Foundation Curator Lisa Yoshihara told Mr. Dye that an arts and culture center at the old YMCA building is not a new idea that was conceived by the governor or first lady. She told him that in the 1960s a bipartisan effort recommended establishing an arts and culture center there.

Then-Gov. John Burns, a Democrat, and then-Mayor Neal Blaisdell, a Republican, put together a citizens’ advisory committee and the civic center policy committee in 1964 to create a master plan for the Honolulu Capitol District and Civic Center.

One of the guidelines in the committees’ first report in 1965 was that "a place should be provided for a museum of the varied ethnic traditions which characterize and enrich the Hawaiian culture."

In the final report in 1968, the committees proposed for the YMCA facility "the acquisition and use of the building for cultural and civic activities such as civic and professional clubs, educational programs, art galleries and studios.

More than 30 years later that community-inspired vision is finally being realized. It is an idea that has withstood the test of time. The state purchased this grand structure in downtown Honolulu for one-fourth its previous price.

Although Burns’ "museum without walls" concept was an innovative and democratic idea, it does have its limits, and there is a need for a permanent home for the arts of our people. For example, there are paintings, quilts and sculptures that in all practicality could never be displayed in an elementary school cafeteria or classroom.

There are also state offices with art where the public does not have free access. Two paintings by well-known local artist Macario Pascual hang on the walls of the governor’s private office. The only people who see these paintings are those who meet with the governor. The same is true of the art in the private offices of legislators, school principals and other state administrators.

Mr. Dye is mistaken when he calls the center simply a "state art gallery." The vision for it has always been much more, according to the 1968 master plan and the governor.

Gov. Cayetano has said this art and culture center will include art exhibitions, dance and music recitals and all types of arts education programs for the public.

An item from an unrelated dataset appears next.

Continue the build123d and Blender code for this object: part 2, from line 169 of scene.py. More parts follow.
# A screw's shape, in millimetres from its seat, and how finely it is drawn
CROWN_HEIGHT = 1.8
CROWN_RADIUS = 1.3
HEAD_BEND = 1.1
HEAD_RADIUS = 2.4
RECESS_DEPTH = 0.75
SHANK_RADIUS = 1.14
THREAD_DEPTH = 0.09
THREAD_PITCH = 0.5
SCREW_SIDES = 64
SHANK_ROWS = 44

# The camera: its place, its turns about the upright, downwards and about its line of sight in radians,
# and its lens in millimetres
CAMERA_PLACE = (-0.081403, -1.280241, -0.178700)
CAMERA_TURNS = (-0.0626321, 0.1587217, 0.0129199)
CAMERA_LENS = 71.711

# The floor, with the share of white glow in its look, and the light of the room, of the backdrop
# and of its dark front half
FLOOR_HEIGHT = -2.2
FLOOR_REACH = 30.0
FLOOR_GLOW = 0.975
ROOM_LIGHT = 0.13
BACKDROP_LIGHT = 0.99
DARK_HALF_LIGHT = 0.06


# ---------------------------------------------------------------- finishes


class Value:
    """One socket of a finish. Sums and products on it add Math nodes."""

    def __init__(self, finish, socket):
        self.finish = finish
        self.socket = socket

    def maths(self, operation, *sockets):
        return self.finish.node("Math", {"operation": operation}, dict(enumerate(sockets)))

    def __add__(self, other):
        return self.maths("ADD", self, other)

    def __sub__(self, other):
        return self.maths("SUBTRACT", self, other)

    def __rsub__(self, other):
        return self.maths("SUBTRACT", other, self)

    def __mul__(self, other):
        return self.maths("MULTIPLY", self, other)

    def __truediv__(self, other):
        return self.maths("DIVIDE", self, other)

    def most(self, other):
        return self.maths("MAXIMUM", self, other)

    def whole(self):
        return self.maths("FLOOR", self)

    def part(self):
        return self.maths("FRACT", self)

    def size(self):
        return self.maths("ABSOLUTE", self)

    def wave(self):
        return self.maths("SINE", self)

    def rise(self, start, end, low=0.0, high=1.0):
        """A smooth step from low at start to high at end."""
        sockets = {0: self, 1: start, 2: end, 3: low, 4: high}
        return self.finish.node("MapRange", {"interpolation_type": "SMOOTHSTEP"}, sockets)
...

To say that an art and culture center is for the cultural elite or for snobs is to ignore the society we are today. Appreciation for the arts transcends culture, class and socio-economic background because of such programs as Artist in the Schools and Art in Public Places.

Mr. Dye’s "commentary" contributes nothing meaningful to the public discourse and is instead a cheap shot taken at the governor and first lady. His closing words expose his hypocrisy in accusing the governor of elitism. His statement, "I still can’t believe this grand art gallery was Ben’s idea. It’s just too hoity-toity a notion for a local guy from lower Kalihi," is, in itself, the essence of elitism.

Kim Murakawa
Press secretary, Office of the Governor


Complaint itself suggests Wonderland’

G. Harris (Letters, Jan. 28) has it a bit backward. Jerry Burris (Focus, Jan. 21) hasn’t been to "Wonderland" in some time, but apparently Harris would like to go. All Burris was saying is for the GOP to not let their seven-seat victory go to their heads.

Harris, on the other hand, seems to want to be some place where economies are not turned around while keeping social commitments; where educational priorities are not kept and diligent efforts are not made for continuous educational improvement; where morally questionable charges of corruption are ignored and not proven false; and where G. Harris can whine and whine about traffic conditions and expect them to just go away without an effort.

Not me. I prefer the wonderland that is Hawaii.